WHAT TO WORK ON: Reproduce verbatim the lines up to and including the one with "points = [vertex.co", starting from the first.

GIVEN INFORMATION:
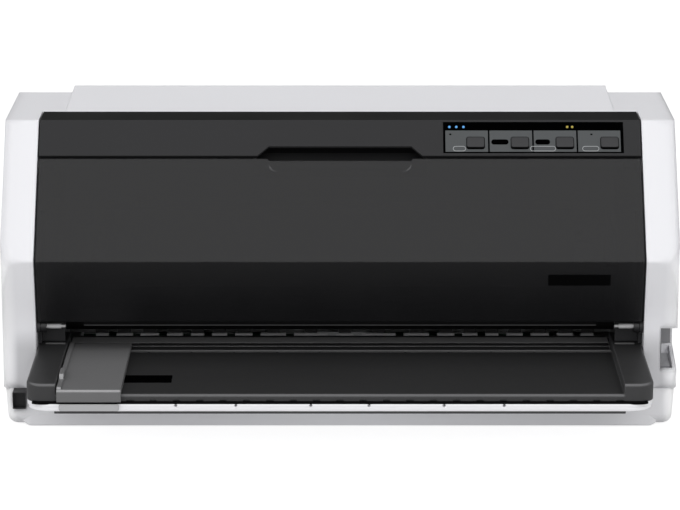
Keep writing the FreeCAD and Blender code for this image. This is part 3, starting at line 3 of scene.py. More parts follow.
import bpy
import numpy as np
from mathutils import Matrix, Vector


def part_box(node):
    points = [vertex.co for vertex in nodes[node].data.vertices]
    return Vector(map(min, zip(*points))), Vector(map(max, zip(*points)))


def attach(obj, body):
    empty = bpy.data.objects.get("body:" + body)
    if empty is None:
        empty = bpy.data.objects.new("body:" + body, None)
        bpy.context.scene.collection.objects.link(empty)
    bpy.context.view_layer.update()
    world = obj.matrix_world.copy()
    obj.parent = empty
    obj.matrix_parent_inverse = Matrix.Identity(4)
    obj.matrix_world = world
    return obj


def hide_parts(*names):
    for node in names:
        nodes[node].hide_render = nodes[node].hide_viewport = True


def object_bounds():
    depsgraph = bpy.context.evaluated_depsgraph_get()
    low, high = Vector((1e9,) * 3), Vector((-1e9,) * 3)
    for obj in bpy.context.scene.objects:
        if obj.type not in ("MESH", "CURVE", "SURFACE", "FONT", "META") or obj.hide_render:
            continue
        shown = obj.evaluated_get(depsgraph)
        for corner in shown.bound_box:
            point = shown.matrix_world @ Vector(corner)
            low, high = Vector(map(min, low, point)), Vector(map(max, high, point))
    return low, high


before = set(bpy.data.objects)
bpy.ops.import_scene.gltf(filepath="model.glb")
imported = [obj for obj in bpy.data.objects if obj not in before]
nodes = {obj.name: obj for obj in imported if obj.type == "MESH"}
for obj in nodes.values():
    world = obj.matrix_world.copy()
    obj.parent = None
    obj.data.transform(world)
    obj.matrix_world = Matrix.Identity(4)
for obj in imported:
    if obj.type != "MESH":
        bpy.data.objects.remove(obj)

cad_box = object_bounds()
MM = 0.001
TURN = 2 * math.pi


def span(node):
    """The lowest and the highest corner of a node at rest, in mm."""
    return np.round(np.array([list(corner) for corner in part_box(node)]) / MM, 2)


def middle(node):
    """The middle of a node's box at rest, in mm."""
    return np.round(span(node).mean(axis=0), 2)


# Node helpers

def put(tree, kind, inputs=None, **settings):
    """Adds one node. Inputs are numbers, colours or the sockets that feed them."""
    made = tree.nodes.new(kind)
    for key, value in settings.items():
        setattr(made, key, value)
    for key, value in (inputs or {}).items():
        if isinstance(value, bpy.types.NodeSocket):
            tree.links.new(value, made.inputs[key])
        else:
            made.inputs[key].default_value = value
    return made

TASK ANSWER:
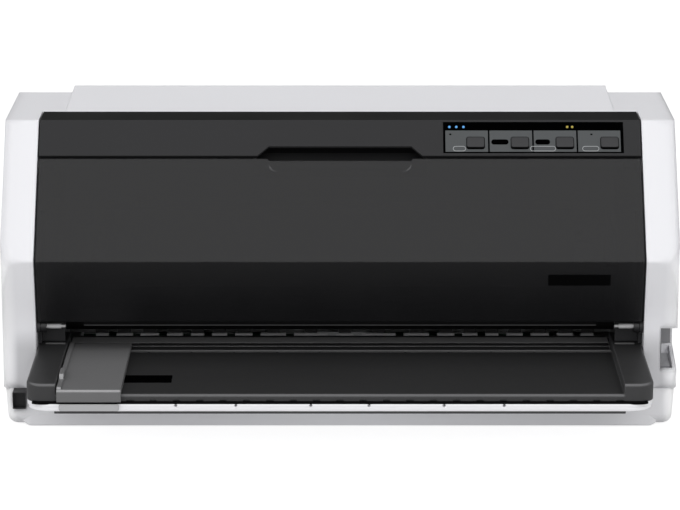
Keep writing the FreeCAD and Blender code for this image. This is part 3, starting at line 3 of scene.py. More parts follow.
import bpy
import numpy as np
from mathutils import Matrix, Vector


def part_box(node):
    points = [vertex.co for vertex in nodes[node].data.vertices]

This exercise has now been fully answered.